## Start Material for the task
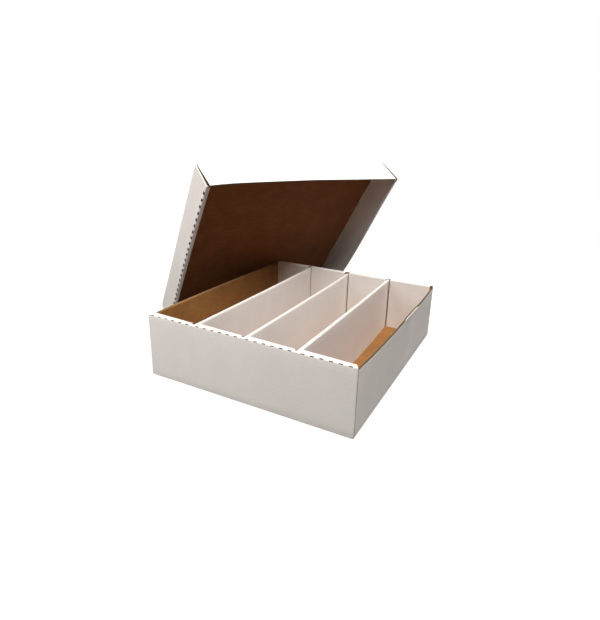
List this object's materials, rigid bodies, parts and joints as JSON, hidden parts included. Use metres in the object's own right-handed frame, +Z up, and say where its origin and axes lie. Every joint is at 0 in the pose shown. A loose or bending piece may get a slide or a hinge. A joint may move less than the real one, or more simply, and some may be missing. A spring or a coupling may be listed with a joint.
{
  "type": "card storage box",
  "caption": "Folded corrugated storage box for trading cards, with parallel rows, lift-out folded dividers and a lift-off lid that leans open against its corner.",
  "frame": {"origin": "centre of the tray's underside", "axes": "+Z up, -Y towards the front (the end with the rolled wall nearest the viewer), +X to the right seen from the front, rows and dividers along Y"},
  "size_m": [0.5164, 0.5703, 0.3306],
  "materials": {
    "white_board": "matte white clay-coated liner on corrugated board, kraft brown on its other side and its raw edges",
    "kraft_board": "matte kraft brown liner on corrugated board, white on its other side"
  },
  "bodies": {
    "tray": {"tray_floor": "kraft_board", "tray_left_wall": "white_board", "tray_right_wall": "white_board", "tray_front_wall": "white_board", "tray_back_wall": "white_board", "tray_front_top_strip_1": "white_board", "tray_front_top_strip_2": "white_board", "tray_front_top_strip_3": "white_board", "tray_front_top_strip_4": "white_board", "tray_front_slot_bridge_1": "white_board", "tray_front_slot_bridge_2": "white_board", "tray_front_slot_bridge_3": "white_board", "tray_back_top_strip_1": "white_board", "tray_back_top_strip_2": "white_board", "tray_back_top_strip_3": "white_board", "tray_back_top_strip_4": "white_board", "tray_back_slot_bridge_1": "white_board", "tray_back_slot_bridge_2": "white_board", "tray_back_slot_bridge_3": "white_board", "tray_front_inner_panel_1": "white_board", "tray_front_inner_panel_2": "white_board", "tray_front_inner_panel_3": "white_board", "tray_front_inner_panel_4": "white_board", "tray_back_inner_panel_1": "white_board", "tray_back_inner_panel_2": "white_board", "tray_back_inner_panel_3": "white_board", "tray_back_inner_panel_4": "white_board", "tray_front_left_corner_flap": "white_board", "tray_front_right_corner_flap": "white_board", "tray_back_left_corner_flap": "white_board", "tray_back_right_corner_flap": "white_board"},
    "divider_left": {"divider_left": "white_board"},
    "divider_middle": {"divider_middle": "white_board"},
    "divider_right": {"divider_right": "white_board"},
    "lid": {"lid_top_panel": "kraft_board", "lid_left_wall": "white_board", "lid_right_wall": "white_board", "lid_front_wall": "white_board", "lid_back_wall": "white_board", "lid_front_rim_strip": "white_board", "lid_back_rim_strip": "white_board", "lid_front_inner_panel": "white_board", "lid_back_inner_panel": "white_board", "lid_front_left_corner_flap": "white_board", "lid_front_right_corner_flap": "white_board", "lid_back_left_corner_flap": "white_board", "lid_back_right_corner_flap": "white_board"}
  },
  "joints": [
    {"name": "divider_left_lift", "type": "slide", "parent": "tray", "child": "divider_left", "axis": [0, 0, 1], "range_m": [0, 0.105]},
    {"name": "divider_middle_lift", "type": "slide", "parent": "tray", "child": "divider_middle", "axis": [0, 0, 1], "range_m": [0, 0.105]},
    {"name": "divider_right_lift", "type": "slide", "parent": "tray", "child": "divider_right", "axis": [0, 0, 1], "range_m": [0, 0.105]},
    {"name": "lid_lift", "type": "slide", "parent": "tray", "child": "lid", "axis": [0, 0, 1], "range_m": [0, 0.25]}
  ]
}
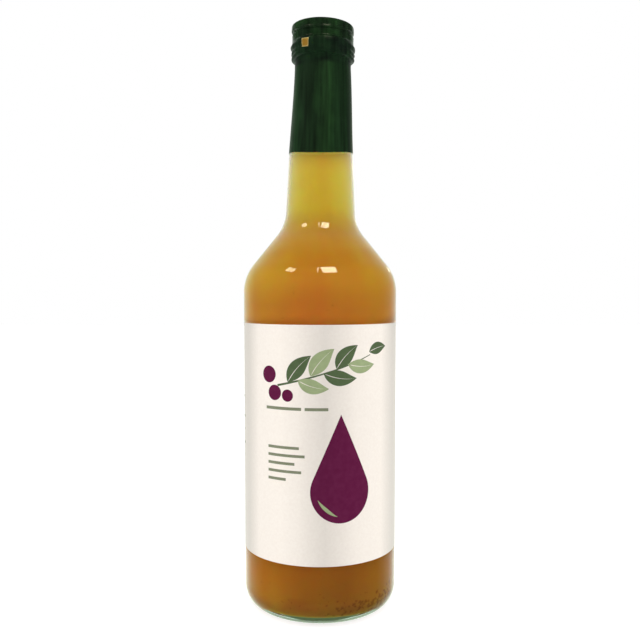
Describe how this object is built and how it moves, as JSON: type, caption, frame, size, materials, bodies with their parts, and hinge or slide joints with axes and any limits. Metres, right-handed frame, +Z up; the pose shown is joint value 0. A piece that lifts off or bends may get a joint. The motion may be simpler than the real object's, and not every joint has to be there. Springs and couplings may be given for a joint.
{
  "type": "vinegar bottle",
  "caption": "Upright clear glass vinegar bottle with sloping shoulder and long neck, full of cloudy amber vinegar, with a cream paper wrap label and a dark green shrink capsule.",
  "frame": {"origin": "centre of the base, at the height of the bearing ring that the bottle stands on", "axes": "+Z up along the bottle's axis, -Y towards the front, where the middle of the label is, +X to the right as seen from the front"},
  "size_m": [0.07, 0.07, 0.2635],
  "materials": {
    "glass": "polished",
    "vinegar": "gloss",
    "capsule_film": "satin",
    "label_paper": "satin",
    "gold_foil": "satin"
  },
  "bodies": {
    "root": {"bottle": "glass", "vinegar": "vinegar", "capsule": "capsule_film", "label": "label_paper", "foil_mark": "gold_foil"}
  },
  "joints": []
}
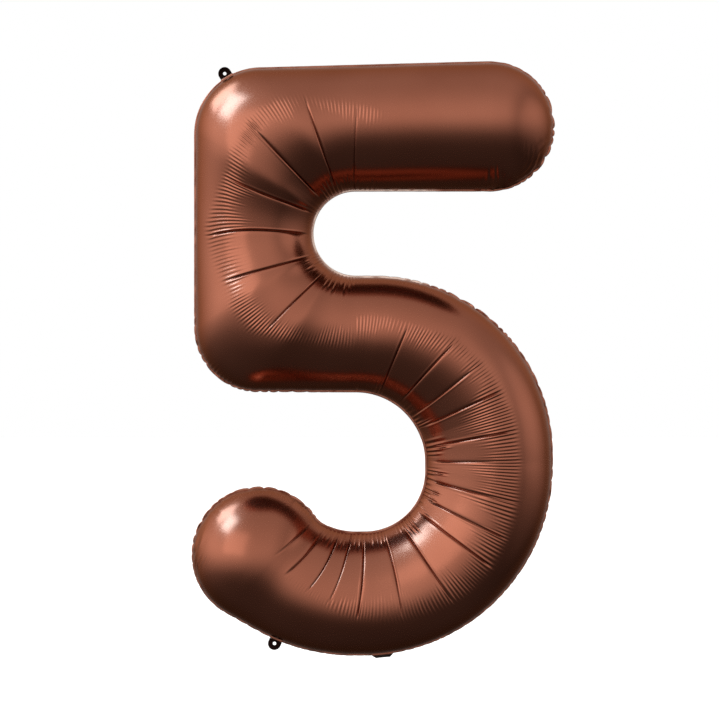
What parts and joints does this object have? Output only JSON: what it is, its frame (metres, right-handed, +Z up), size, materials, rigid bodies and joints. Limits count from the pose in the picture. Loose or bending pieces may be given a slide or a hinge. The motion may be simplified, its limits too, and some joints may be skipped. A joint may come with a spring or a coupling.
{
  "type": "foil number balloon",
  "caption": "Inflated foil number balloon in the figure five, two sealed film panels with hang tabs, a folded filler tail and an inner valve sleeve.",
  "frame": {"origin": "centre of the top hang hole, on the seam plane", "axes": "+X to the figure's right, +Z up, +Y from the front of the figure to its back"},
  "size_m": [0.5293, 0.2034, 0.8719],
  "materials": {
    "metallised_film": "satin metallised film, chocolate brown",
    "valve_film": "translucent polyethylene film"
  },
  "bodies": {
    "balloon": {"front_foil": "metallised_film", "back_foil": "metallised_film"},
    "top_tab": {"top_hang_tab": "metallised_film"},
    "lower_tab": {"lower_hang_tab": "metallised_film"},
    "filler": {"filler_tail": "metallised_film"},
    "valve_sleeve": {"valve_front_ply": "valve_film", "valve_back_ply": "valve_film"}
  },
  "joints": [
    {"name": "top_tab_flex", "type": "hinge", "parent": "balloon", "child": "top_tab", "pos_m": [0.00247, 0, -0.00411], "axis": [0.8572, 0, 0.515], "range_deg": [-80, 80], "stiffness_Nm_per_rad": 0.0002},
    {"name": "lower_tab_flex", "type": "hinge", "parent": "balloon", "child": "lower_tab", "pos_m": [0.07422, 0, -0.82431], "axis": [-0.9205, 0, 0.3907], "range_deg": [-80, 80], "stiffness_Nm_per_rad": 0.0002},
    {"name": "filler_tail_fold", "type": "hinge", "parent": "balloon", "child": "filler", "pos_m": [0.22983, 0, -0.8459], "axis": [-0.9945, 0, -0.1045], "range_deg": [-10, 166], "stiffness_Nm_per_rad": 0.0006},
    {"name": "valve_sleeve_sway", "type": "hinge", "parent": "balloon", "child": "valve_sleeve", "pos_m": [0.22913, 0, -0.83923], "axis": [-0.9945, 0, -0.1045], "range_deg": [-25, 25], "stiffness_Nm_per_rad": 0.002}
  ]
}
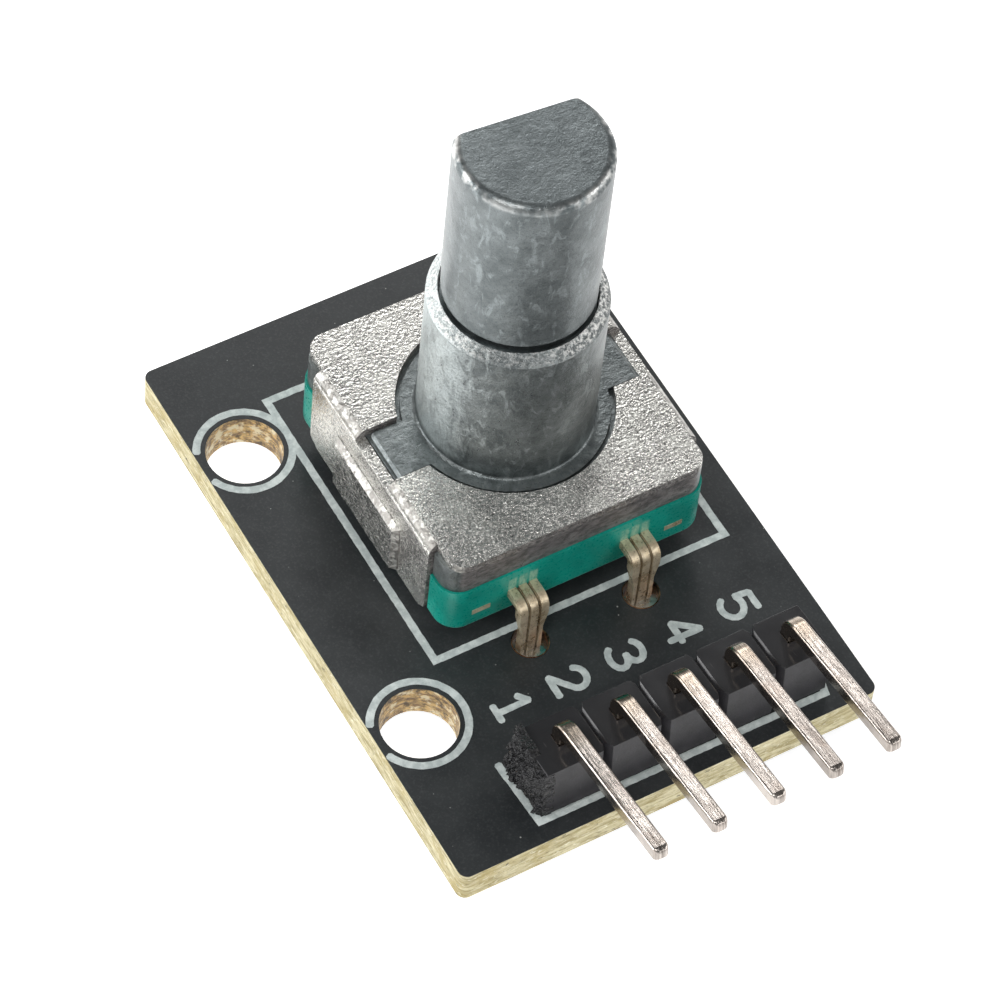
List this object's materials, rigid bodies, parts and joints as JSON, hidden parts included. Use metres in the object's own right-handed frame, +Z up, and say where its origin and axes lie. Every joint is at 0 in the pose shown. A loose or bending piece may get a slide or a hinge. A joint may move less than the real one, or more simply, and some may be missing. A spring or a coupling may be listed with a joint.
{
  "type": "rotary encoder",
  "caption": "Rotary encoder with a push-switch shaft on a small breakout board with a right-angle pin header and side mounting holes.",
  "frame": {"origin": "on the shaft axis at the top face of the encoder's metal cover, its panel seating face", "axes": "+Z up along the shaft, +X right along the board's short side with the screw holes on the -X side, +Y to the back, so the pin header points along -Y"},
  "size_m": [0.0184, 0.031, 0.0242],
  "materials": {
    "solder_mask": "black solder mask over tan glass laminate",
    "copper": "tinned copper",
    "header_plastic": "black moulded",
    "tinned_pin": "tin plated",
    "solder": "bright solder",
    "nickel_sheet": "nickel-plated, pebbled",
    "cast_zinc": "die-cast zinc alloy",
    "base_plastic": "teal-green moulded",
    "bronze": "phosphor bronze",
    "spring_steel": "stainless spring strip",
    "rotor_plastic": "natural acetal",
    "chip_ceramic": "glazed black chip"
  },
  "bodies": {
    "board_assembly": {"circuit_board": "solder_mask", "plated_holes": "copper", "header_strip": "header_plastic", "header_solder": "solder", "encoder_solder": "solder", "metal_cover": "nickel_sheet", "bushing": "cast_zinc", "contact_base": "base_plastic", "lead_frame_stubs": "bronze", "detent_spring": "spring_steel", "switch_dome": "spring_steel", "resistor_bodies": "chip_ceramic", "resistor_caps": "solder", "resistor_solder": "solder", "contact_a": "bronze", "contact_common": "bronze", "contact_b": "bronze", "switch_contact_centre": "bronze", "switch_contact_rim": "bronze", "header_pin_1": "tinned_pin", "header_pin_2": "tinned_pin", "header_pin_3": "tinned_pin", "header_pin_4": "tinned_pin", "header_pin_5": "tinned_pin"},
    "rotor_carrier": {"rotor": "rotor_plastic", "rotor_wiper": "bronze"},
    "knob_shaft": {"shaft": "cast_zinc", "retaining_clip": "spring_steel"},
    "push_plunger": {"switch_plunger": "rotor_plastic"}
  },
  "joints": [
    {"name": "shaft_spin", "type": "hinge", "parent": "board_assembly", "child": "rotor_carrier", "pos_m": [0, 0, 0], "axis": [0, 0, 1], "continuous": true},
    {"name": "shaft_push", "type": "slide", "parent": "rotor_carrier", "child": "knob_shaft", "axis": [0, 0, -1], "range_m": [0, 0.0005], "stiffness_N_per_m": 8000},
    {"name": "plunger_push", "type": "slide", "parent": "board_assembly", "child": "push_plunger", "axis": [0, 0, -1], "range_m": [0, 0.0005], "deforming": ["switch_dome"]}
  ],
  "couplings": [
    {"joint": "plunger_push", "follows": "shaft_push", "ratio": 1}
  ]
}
## End Material for the task
§ Task requirements
Gather and copy every line of the data in which the string "caption" is found.

§ Solution
  "caption": "Folded corrugated storage box for trading cards, with parallel rows, lift-out folded dividers and a lift-off lid that leans open against its corner.",
Describe how this object is built and how it moves, as JSON: type, caption, frame, size, materials, bodies with their parts, and hinge or slide joints with axes and any limits. Metres, right-handed frame, +Z up; the pose shown is joint value 0. A piece that lifts off or bends may get a joint. The motion may be simpler than the real object's, and not every joint has to be there. Springs and couplings may be given for a joint.
  "caption": "Upright clear glass vinegar bottle with sloping shoulder and long neck, full of cloudy amber vinegar, with a cream paper wrap label and a dark green shrink capsule.",
  "caption": "Inflated foil number balloon in the figure five, two sealed film panels with hang tabs, a folded filler tail and an inner valve sleeve.",
  "caption": "Rotary encoder with a push-switch shaft on a small breakout board with a right-angle pin header and side mounting holes.",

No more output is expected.